- **REQUEST**: Report how many lines contain "materials". Give the number and nothing else.

- **DATA PROVIDED**:
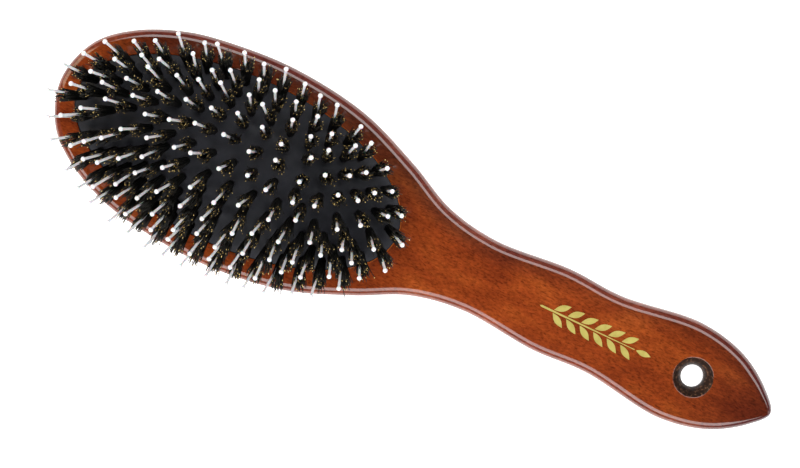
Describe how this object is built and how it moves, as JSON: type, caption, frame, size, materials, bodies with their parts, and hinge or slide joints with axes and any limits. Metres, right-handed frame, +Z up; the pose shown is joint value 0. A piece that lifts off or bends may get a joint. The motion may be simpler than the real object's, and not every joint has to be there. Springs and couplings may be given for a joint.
{
  "type": "vanity hairbrush",
  "caption": "Paddle hairbrush with a lacquered wooden body, an air-cushioned rubber pad, and ball-tipped pins that each rise out of a bristle tuft; the pad gives when pressed.",
  "frame": {"origin": "centre of the bounding box's bottom face: under the middle of the brush, on the flat back that it lies on", "axes": "+X along the brush towards the handle tip, +Y across it, +Z up out of the bristles"},
  "size_m": [0.234, 0.0667, 0.036],
  "materials": {
    "lacquered_wood": "stained reddish brown under clear gloss lacquer",
    "black_rubber": "satin",
    "gold_foil": "hot-stamped foil, satin",
    "white_nylon": "white nylon, gloss",
    "boar_bristle": "black bristle with amber tips",
    "staple_steel": "plain wire"
  },
  "bodies": {
    "root": {"wooden_body": "lacquered_wood", "cushion_pad": "black_rubber", "foil_ornament": "gold_foil"},
    "ring_1": {"pins_ring_1": "white_nylon", "tufts_ring_1": "boar_bristle", "anchors_ring_1": "staple_steel"},
    "ring_2": {"pins_ring_2": "white_nylon", "tufts_ring_2": "boar_bristle", "anchors_ring_2": "staple_steel"},
    "ring_3": {"pins_ring_3": "white_nylon", "tufts_ring_3": "boar_bristle", "anchors_ring_3": "staple_steel"},
    "ring_4": {"pins_ring_4": "white_nylon", "tufts_ring_4": "boar_bristle", "anchors_ring_4": "staple_steel"},
    "ring_5": {"pins_ring_5": "white_nylon", "tufts_ring_5": "boar_bristle", "anchors_ring_5": "staple_steel"},
    "row": {"pins_row": "white_nylon", "tufts_row": "boar_bristle", "anchors_row": "staple_steel"}
  },
  "joints": [
    {"name": "cushion_press", "type": "slide", "parent": "root", "child": "row", "axis": [0, 0, -1], "range_m": [0, 0.00491], "stiffness_N_per_m": 1500, "deforming": ["cushion_pad"]},
    {"name": "ring_1_press", "type": "slide", "parent": "root", "child": "ring_1", "axis": [0, 0, -1], "range_m": [0, 0.00092]},
    {"name": "ring_2_press", "type": "slide", "parent": "root", "child": "ring_2", "axis": [0, 0, -1], "range_m": [0, 0.00201]},
    {"name": "ring_3_press", "type": "slide", "parent": "root", "child": "ring_3", "axis": [0, 0, -1], "range_m": [0, 0.00295]},
    {"name": "ring_4_press", "type": "slide", "parent": "root", "child": "ring_4", "axis": [0, 0, -1], "range_m": [0, 0.0038]},
    {"name": "ring_5_press", "type": "slide", "parent": "root", "child": "ring_5", "axis": [0, 0, -1], "range_m": [0, 0.00453]}
  ],
  "couplings": [
    {"joint": "ring_1_press", "follows": "cushion_press", "ratio": 0.1833},
    {"joint": "ring_2_press", "follows": "cushion_press", "ratio": 0.4053},
    {"joint": "ring_3_press", "follows": "cushion_press", "ratio": 0.5967},
    {"joint": "ring_4_press", "follows": "cushion_press", "ratio": 0.7699},
    {"joint": "ring_5_press", "follows": "cushion_press", "ratio": 0.9185}
  ]
}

- **RESPONSE BELOW**: 2